A ministra da Justiça diz que já concretizou as reformas constantes do memorando de entendimento.
É completamente falso. O Governo fez aprovar na AR um novo modelo de organização judiciário, que ainda não entrou em vigor, e o decreto-lei que o concretiza está por promulgar, assim como os seus instrumentos de execução. Na melhor das hipóteses teremos o início da concretização desse novo modelo lá para final do ano. Ora, de final de 2012 a final de 2014 está aqui todo um tempo perdido e que já não é recuperável.
Não há êxito da ministra?
Há um fracasso, que resulta de uma atitude de arrogância que não tem justificação política. E é um incumprimento dos objectivos iniciais do memorando.

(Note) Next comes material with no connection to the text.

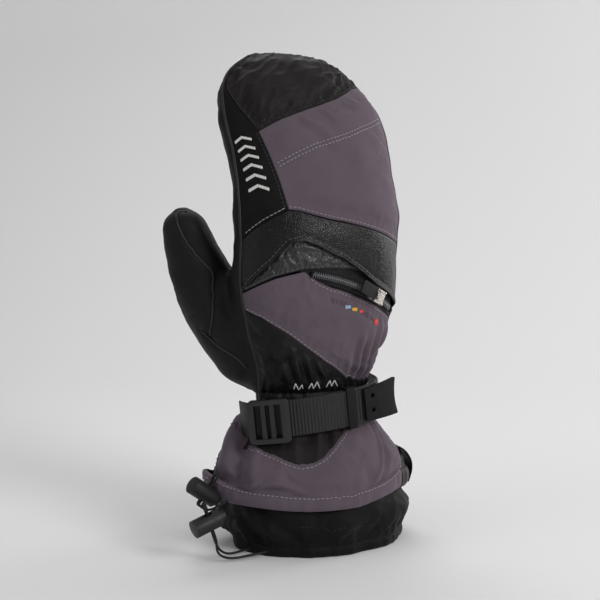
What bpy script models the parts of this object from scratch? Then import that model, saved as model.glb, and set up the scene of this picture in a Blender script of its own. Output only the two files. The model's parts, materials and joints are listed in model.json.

A ministra da Justiça diz não ter desistido de criar o crime de enriquecimento ilícito. Esse projecto terá o acolhimento do PS?
É muito estranha esta fixação da ministra da Justiça. Ao mesmo tempo que foi rejeitado por declaração de inconstitucionalidade do Tribunal Constitucional (TC) o tipo legal de crime que a ministra e esta maioria tentaram estabelecer, o PSD e o CDS rejeitaram um projecto de lei do PS que impunha sanções ao rendimento não declarado de titulares de cargos políticos – o que é paradoxal. Ou seja, quem inviabilizou soluções com cabimento constitucional foi a actual maioria. Qualquer solução que se procure tem de saber respeitar os valores jurídicos da presunção de inocência e da não inversão do ónus da prova. A senhora ministra da Justiça continua a laborar num profundo erro e a lançar suspeições que são de todo insustentáveis, como se pudéssemos sequer admitir que o TC fizesse parte de uma rede transversal de interesses obscuros.